╭─ EXTRACTED DATA

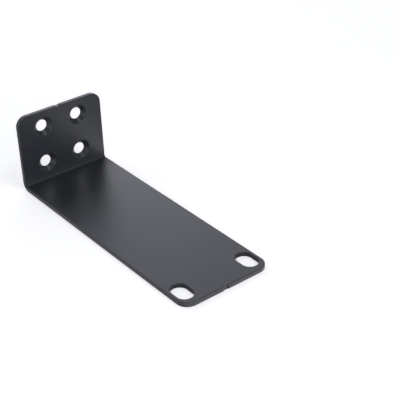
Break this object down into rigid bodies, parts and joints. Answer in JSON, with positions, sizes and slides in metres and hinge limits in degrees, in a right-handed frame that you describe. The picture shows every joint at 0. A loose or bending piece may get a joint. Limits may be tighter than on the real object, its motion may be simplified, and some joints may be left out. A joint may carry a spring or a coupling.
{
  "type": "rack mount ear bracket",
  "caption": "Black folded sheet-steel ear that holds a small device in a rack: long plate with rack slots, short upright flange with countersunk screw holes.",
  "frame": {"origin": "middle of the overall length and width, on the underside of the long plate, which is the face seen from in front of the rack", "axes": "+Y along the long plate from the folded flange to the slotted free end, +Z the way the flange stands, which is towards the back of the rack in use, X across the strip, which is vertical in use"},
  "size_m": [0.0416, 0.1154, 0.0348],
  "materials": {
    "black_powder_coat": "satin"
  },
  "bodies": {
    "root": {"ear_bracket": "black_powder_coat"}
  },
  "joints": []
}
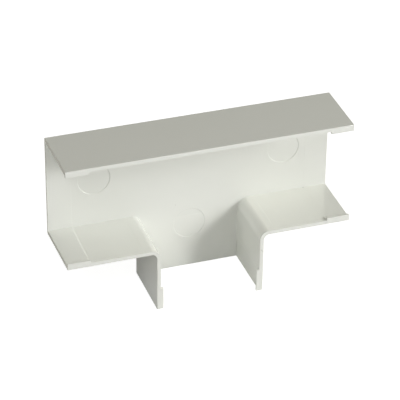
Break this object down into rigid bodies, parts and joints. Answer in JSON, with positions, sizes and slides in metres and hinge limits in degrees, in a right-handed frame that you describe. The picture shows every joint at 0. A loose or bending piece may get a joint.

╰─

### DIRECTIONS FOR THIS TASK
Repeat the records exactly, including every line.

### COMPLETE OUTPUT
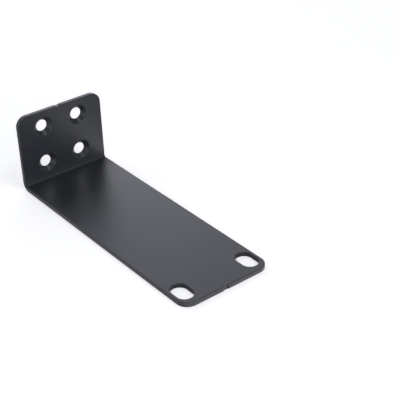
Break this object down into rigid bodies, parts and joints. Answer in JSON, with positions, sizes and slides in metres and hinge limits in degrees, in a right-handed frame that you describe. The picture shows every joint at 0. A loose or bending piece may get a joint. Limits may be tighter than on the real object, its motion may be simplified, and some joints may be left out. A joint may carry a spring or a coupling.
{
  "type": "rack mount ear bracket",
  "caption": "Black folded sheet-steel ear that holds a small device in a rack: long plate with rack slots, short upright flange with countersunk screw holes.",
  "frame": {"origin": "middle of the overall length and width, on the underside of the long plate, which is the face seen from in front of the rack", "axes": "+Y along the long plate from the folded flange to the slotted free end, +Z the way the flange stands, which is towards the back of the rack in use, X across the strip, which is vertical in use"},
  "size_m": [0.0416, 0.1154, 0.0348],
  "materials": {
    "black_powder_coat": "satin"
  },
  "bodies": {
    "root": {"ear_bracket": "black_powder_coat"}
  },
  "joints": []
}
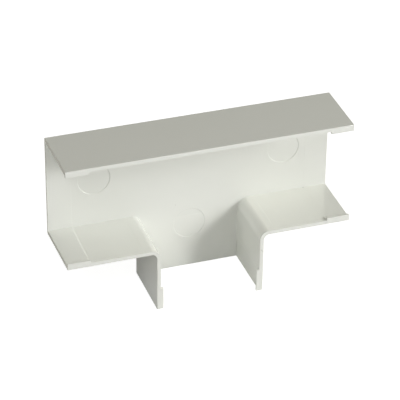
Break this object down into rigid bodies, parts and joints. Answer in JSON, with positions, sizes and slides in metres and hinge limits in degrees, in a right-handed frame that you describe. The picture shows every joint at 0. A loose or bending piece may get a joint.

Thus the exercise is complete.